The proposal has three pillars, all of which rely on the assumption that the pursuit of the Data Act's goals would be prevented by any kind of barrier to the free flow of data within the EU:

  • Access to data: The proposal establishes legal obligations to make IoT-generated data available to, among others, consumers and businesses
  • Data interoperability and portability: The proposal provides for the development of interoperability standards for data to be reused, and aims to facilitate the exercise of the right to data portability (beyond personal data portability)
  • Data sharing and pooling: The proposal establishes a framework for data sharing obligations in B2C, B2B and B2G relationships, e.g., in the form of 'data pools'1or 'data trusts'.2

… and their competition and privacy implications

The Data Act proposal has implications for a number of concerns that could arise in relation to data use and access that have traditionally been dealt with under competition law, including:

  • data as a potential driver of market concentration and barriers to entry
  • leveraging third-party generated data accumulated in one market for a competitive advantage in another market
  • self-preferencing (e.g., a search engine favouring its own products and services)
  • restriction of competitors' access to data
  • creation of network effects (where a service improves due to the accumulation of users, content and data)
  • preventing multi-homing by users across multiple services, and/or switching between services.

The effective use and reuse of data could help boost productivity and lead to the introduction of new and improved products, processes, organisational methods and markets. While this would increase overall welfare, there are concerns that the sharing of information can facilitate practices that have the potential to harm individuals and the market as a whole. Further, the Data Act proposal raises questions in relation to its proposed “functional equivalence” requirements, which may result in impeding innovation by eliminating product differentiation and reducing incentives to innovate.3

As a significant portion of IoT-generated data and data stored in cloud services is personal data, data access, interoperability, portability and sharing under the Data Act proposal also have privacy implications. For example, both the party granting access to data and the party accessing the data under the rights established by the Data Act would have to analyse whether such data includes personal data and, if so, how to ensure that such data access is compatible with the obligations and restrictions of the EU's General Data Protection Regulation (GDPR).

A combined competition and privacy compliance system

Any sharing of data under the Data Act will need to address the intertwined compliance requirements relating to competition laws, privacy laws and other digital regulation which will apply alongside the Data Act.

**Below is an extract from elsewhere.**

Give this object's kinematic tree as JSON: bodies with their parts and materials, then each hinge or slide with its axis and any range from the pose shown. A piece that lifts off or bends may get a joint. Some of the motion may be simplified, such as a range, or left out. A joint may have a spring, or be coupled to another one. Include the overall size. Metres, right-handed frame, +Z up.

Even before the Data Act joins this complex legal landscape, the intersecting application of existing laws is raising questions as to how these laws are to be applied together and regulatory jurisdiction regarding their enforcement. Notably:

  • The EU Court of Justice has been asked to confirm whether national competition authorities are entitled to assess the compliance of data processing with the GDPR in order to then assess if a competition breach occurred (see Meta Platforms and Others v Bundeskartellamt, C-252/21). The EU Court of Justice decision may pave the way for greater clarity on how the competition and privacy regulators are likely to interact and resolve tensions between the two regulatory spheres going forward.
  • Breaches of the obligations under the Data Act would result in significant, GDPR-like fines. However, given the interplay between competition, privacy and data, it remains to be seen whether violations of the Data Act will only be assessed as such, or also considered breaches of other legal regimes in relation to their ability to restrict competition or to hinder the exercise of privacy rights, or both – potentially resulting in additional fines under other legal instruments, such as the GDPR.

The complexity of this interplay will increase with the introduction of the Data Act.

In light of the above, when designing projects, policies and processes aimed at ensuring compliance with the Data Act, businesses should also assess the potential competition and privacy implications. Accountability remains a key overarching principle of the EU technology regulations, meaning that businesses will be expected to be in a position to explain why a particular choice was made. Business falling within the scope of the Data Act may therefore consider creating Data Act-related governance documents referencing privacy, competition and other regulatory compliance documents (e.g. DPIAs, legitimate interest assessments, privacy notices, competition compliance policies) in order to show how compliance in relation to all of the above areas is wholistically pursued.

Read our in-depth review of the EU Data Act proposal, it's interaction with competition, privacy, and other recent EU regulations. This article was originally published on Thomson Reuter's Practical Law This article is based on the European Commission’s Data Act Proposal dated 23 February 2022. The Data Act will shortly be entering the trilogue process, through which the text will be negotiated by the European Commission, the European Parliament and the Council of the European Union.

Upcoming: our next article will look at how this interplay impacts access to data.

To discuss any of the issues explored in this article, please contact the authors Shruti Hiremath, Andrea Tuninetti Ferrari, or Manel Santilari, or our other expert contacts listed above under 'Others with relevant expertise'

Notes

1. 'Data pool' refers to the aggregation and combination of datasets acquired from different sources. IoT devices may be a useful tool for pooling as they are capable of generating large amounts of data which can be fed into a data pool, hence – by regulating data generated by IoT devices and related services – the Data Act proposal would also indirectly contribute to creating a legal framework for data pools.

2. 'Data trusts' are built around a concept of pooled or shared resources subject to a collective understanding around access or use. Compared to data pools, data trusts introduce an element of collective management of individual rights to data access and use, in the form of a third party, independent from both data holders and data users, who makes decisions on their behalf regarding access to, and use of, the data in the data pool. 

3. The Data Act proposal seeks to facilitate switching between data processing services (such as cloud and edge services) through, amongst other things, requiring a minimum level of functionality in the environment of a new data processing service after the switching process. For further details on the concerns that this provision gives rise to, including discrepancies between Article 2(14) and Article 22a(7) of the European Parliament position on this provision, please see Ennis, Sean and Evans, Ben, 'Cloud portability and interoperability under the EU Data Act: dynamism versus equivalence', Working paper, 22 March 2023, available here.